Tanto se habla del amor, pero ¿Cuántos pueden definir qué es el Amor? El amor humano –el verdadero- es como una chispa del amor divino. Por eso es que es difícil definirlo.
Quien sí nos lo ha definido es San Juan Apóstol y Evangelista: Amar a Dios es hacer lo que Él nos pide. “Permanezcan en mi Amor. Si cumplen mis mandamientos permanecen en mi Amor, lo mismo que Yo cumplo los mandamientos de mi Padre y permanezco en su Amor” (Jn. 15, 9-10).
Y la palabra “mandamientos” no se refiere sólo a los que conocemos como los 10 Mandamientos, sino a “todo” lo que Dios desea de nosotros. Es el caso entre Dios Padre y Dios Hijo: éste hace lo que el Padre quiere y es así como permanece amando al Padre. Quiere decir que nosotros permanecemos amando a Dios si hacemos lo que Dios desea de nosotros.
¡Qué esclavitud!, dirán algunos. Pero si nos fijamos bien, los amores humanos funcionan de la misma manera: el enamorado hace lo que la enamorada desea y viceversa; uno busca complacer al otro. Igualmente, entonces, amar a Dios es complacer a Dios… en todo.
Ahora bien, aunque no nos demos cuenta, el Amor viene de Dios. Es decir: no podemos amar por nosotros mismos, sino que Dios nos capacita para amar. Esto también lo explica San Juan: “Amémonos los unos a los otros, porque el Amor viene de Dios. Todo el que ama conoce a Dios. El que no ama no conoce a Dios, porque Dios es Amor… El Amor consiste en esto: no en que nosotros hayamos amado a Dios, sino que Él nos amó primero” (1 Jn. 4, 7-8 y 10).

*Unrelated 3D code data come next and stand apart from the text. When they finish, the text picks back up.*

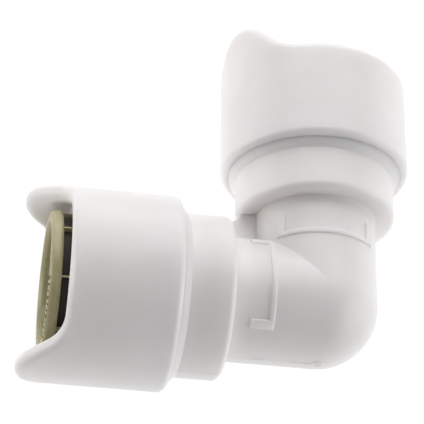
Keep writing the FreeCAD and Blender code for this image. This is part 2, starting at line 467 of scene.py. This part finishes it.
def rim_along(angle, drop):
    """Place of the wavy rim at an angle from the middle of a horn, lowered square to its edge."""
    slope = math.radians(HORN_SLOPE)
    from_horn = (angle + 90) % 180 - 90
    across = math.radians(abs(from_horn)) * CAP_RADIUS
    tip = HORN_TIP_ROUND - drop
    foot = HORN_FOOT_ROUND + drop
    tip_centre = HORN_HEIGHT - HORN_TIP_ROUND
    flank_rise = HORN_HEIGHT - (HORN_TIP_ROUND + HORN_FOOT_ROUND) * (1 - math.cos(slope))
    foot_centre = ((HORN_TIP_ROUND + HORN_FOOT_ROUND) * math.sin(slope)
                   + flank_rise / math.tan(slope))
    if across <= tip * math.sin(slope):
        rise = tip_centre + math.sqrt(tip ** 2 - across ** 2)
    elif across <= foot_centre - foot * math.sin(slope):
        rise = (tip_centre + tip * math.cos(slope)
                - (across - tip * math.sin(slope)) * math.tan(slope))
    elif across <= foot_centre:
        rise = HORN_FOOT_ROUND - math.sqrt(foot ** 2 - (foot_centre - across) ** 2)
    else:
        rise = -drop
    return VALLEY + rise


def scalloped_cap(arm, turn):
    """Cap with rounded wavy rim, two horns, and the throat and cone inside it."""
    columns = [360 * i / CAP_SIDES for i in range(CAP_SIDES)]
    rows = []
    round_centre = (CAP_START + CAP_EDGE_ROUND, CAP_RADIUS - CAP_EDGE_ROUND)
    below_rim = [(CAP_START, CAP_BORE), *arc(round_centre, CAP_EDGE_ROUND, 180, 90, 10)]
    inside = [
        (THROAT + 0.1, HORN_INNER_RADIUS),
        (THROAT, HORN_INNER_RADIUS - 0.1),
        (THROAT, THROAT_RADIUS + 0.3),
        (THROAT - 0.3, THROAT_RADIUS),
        (CONE_END, THROAT_RADIUS),
        (CONE_START, CONE_RADIUS),
        (CAP_STEP, CONE_RADIUS),
        (CAP_STEP, CAP_BORE),
    ]
    for along, radius in below_rim:
        rows.append([(along, radius)] * CAP_SIDES)
    wall_start = CAP_START + CAP_EDGE_ROUND
    for i in range(1, CAP_WALL_ROWS):
        share = i / CAP_WALL_ROWS
        rows.append([(wall_start + (rim_along(a, RIM_OUTER_ROUND) - wall_start) * share, CAP_RADIUS)
                     for a in columns])
    for i in range(RIM_STEPS + 1):
        a = math.radians(90 * i / RIM_STEPS)
        radius = CAP_RADIUS - RIM_OUTER_ROUND * (1 - math.cos(a))
        drop = RIM_OUTER_ROUND * (1 - math.sin(a))
        rows.append([(rim_along(c, drop), radius) for c in columns])
    for i in range(RIM_STEPS + 1):
        a = math.radians(90 - 90 * i / RIM_STEPS)
        radius = HORN_INNER_RADIUS + RIM_INNER_ROUND * (1 - math.cos(a))
        drop = RIM_INNER_ROUND * (1 - math.sin(a))
        rows.append([(rim_along(c, drop), radius) for c in columns])
    wall_end = THROAT + 0.1
    for share in (0.25, 0.5, 0.75):
        start = [max(rim_along(a, RIM_INNER_ROUND), wall_end) for a in columns]
        rows.append([(s + (wall_end - s) * share, HORN_INNER_RADIUS) for s in start])
    for along, radius in inside:
        rows.append([(along, radius)] * CAP_SIDES)
    points = []
    for row in rows:
        for angle, (along, radius) in zip(columns, row):
            points.append(on_arm(arm, along, radius, angle + turn))
    return make_piece(arm + "_scalloped_cap", points, ring_faces(len(rows), CAP_SIDES))


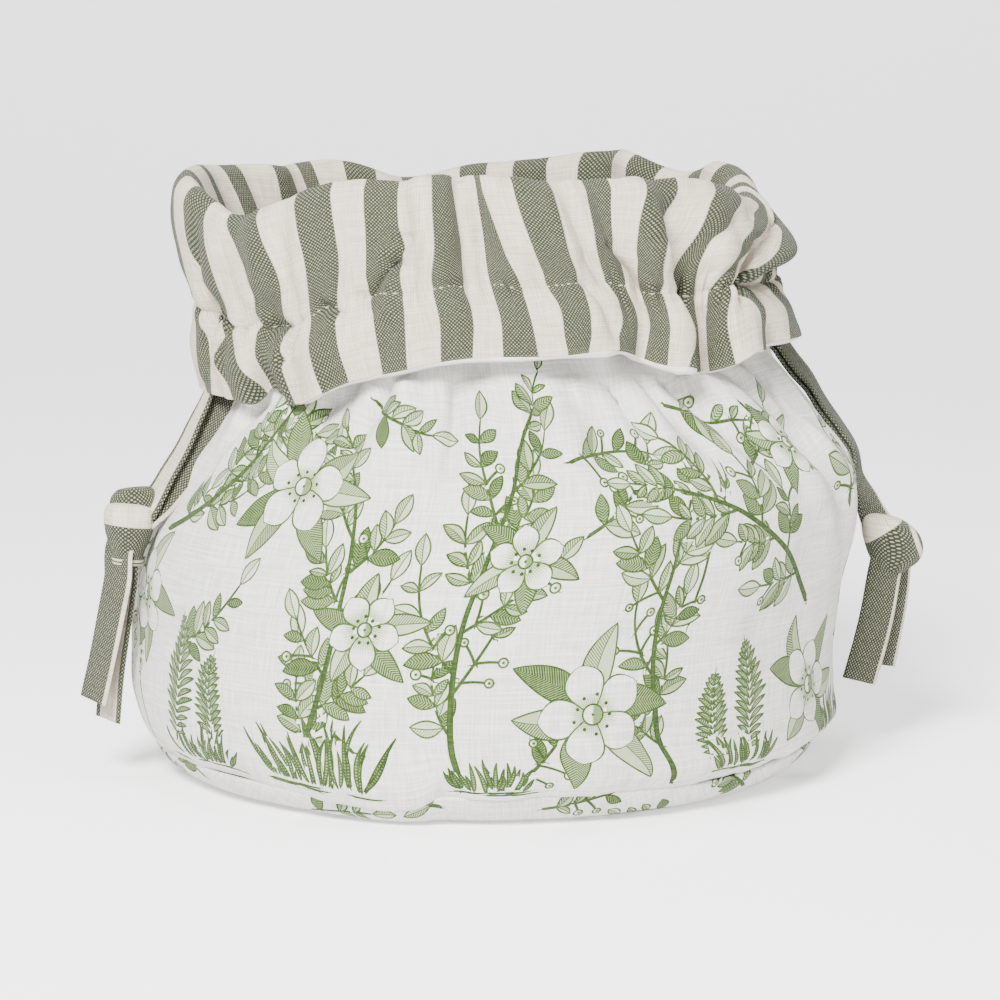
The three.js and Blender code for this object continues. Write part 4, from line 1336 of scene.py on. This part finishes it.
# profiles run from the middle out: radius and height; tucks are how far in the edge goes behind the seam
base = {
    "outer": [(0, 1.35), (60, 1.35), (100, 1.35), (106, 1.7), (110.6, 2.5), (114, 4.0), (116.6, 6.2),
              (118.2, 8.8)],
    "inner": [(0, 2.5), (60, 2.5), (100, 2.6), (106, 3.0), (110, 4.0), (113, 5.6), (115.2, 7.6), (116.4, 10)],
    "centre": bodyShift - 5.9, "columns": 400, "flatTo": 90, "flatRows": 16, "rimRows": 34, "turnUp": 100,
    "turnOver": 18, "lift": 0.92, "pucker": 0.45, "thick": 1.1, "tucks": (0.6, 1.8), "tuckMap": (0.8, 2.0),
    "tuckRise": 0.7, "seed": 5,
}


def roundBase(name, node, material, inner):
    # round panel turned up to the seam; the printed one faces down and out, the lining up and in
    stops = np.array(base["inner" if inner else "outer"], float)
    knots = np.concatenate([[0], np.cumsum(np.hypot(*np.diff(stops, axis=0).T))])
    flatPlaces = np.linspace(0, base["flatTo"], base["flatRows"])
    places = np.concatenate([flatPlaces, np.linspace(base["flatTo"], knots[-1], base["rimRows"])[1:]])
    curve = smoothRows(stops[:, None, :], knots, places)[:, 0]
    count = base["columns"]
    angle = np.arange(count) / count * 360
    turn = np.radians(angle)
    radius = curve[:, 0][:, None] + np.zeros(count)
    height = curve[:, 1][:, None] + np.zeros(count)
    rim = ease((radius - base["turnUp"]) / base["turnOver"])
    height = height + heightAt(seamLifts, angle) * rim ** 2 * base["lift"]
    if not inner:
        waver = softNoise(angle / 360 * roundLength, height, *detail["baseCells"])
        radius = radius + base["pucker"] * waver * rim ** 3
        slope = np.gradient(curve, axis=0)
        slope /= np.linalg.norm(slope, axis=1, keepdims=True)
        radius = radius + slope[:, 1][:, None] * base["thick"]
        height = height - slope[:, 0][:, None] * base["thick"]
    points = np.stack([base["centre"] + radius * np.sin(turn), -radius * np.cos(turn), height], -1)
    layers = ()
    if not inner:
        tucked = points[-1] + np.array([0, 0, base["tuckRise"]])
        inward = (np.array([base["centre"], 0, 0]) - points[-1]) * np.array([1, 1, 0])
        inward /= np.linalg.norm(inward, axis=1, keepdims=True)
        points = np.concatenate([points, [tucked + inward * far for far in base["tucks"]]])
        places = np.concatenate([places, places[-1] + np.array(base["tuckMap"])])
        ink = InkCloth(np.arange(count + 1) / count * roundLength, places)
        drawBaseMotifs(ink, base["seed"])
        layers = ink.layers
    # the map is the cloth laid flat, with its middle at 0
    full = np.concatenate([points, points[:, :1]], axis=1)
    across, along = full[..., 0] - base["centre"], full[..., 1]
    scale = places[:, None] / np.maximum(np.hypot(across, along), 1e-3)
    uvs = np.stack([across * scale, along * scale], -1)
    piece = closedGrid(name, points, uvs, layers, flip=not inner, weldFirst=True)
    piece.data.materials.append(material)
    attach(piece, "root")
    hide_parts(node)
    return piece


# columns of cloth, columns from stitch to stitch and to a stitch's middle, then metres
stitch = {"columns": 2400, "pitch": 10, "half": 3.4, "sides": 6, "stops": [(200, 30.0), (0, 1.2)],
          "lift": 0.05, "sizes": (0.0001, 0.00019, 0.0001), "sinks": (0.00022, 0.0, 0.00022), "wide": 1.5}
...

Es decir: es Dios Quien ama a través de nosotros. Entonces: el que ama egoístamente, o sea, pensando en sí mismo, ¿ama de verdad? Pensándolo bien: ése no ama. Y no ama, porque no complace a Dios; lo que hace es complacerse a sí mismo.
Pero el que ama -el que ama de verdad- no con un amor egoísta centrado en sí mismo, sino con un amor generoso; el que busca el bienestar del ser amado y no el propio, es decir, el que sabe darse al otro, ése que ama así, ama así porque conoce a Dios. Al menos eso es lo que nos dice San Juan.
Y ¡algo muy importante! La consecuencia del verdadero amor es la felicidad. “Les he dicho esto para que mi alegría esté en ustedes y su alegría sea plena” (Jn. 15, 11). La verdadera felicidad está en permanecer amando a Dios, cumpliendo los deseos de Dios y no los propios deseos. Así nuestro gozo será “pleno”.
Notemos que las alegrías humanas son pasajeras, efímeras, incompletas, insuficientes. Pero… ¡nos aferramos tanto a ellas! Si nos convenciéramos realmente de estas palabras del Señor sobre el amor y la verdadera alegría, nuestra felicidad comenzaría aquí en la tierra y, además, continuaría para siempre en la eternidad.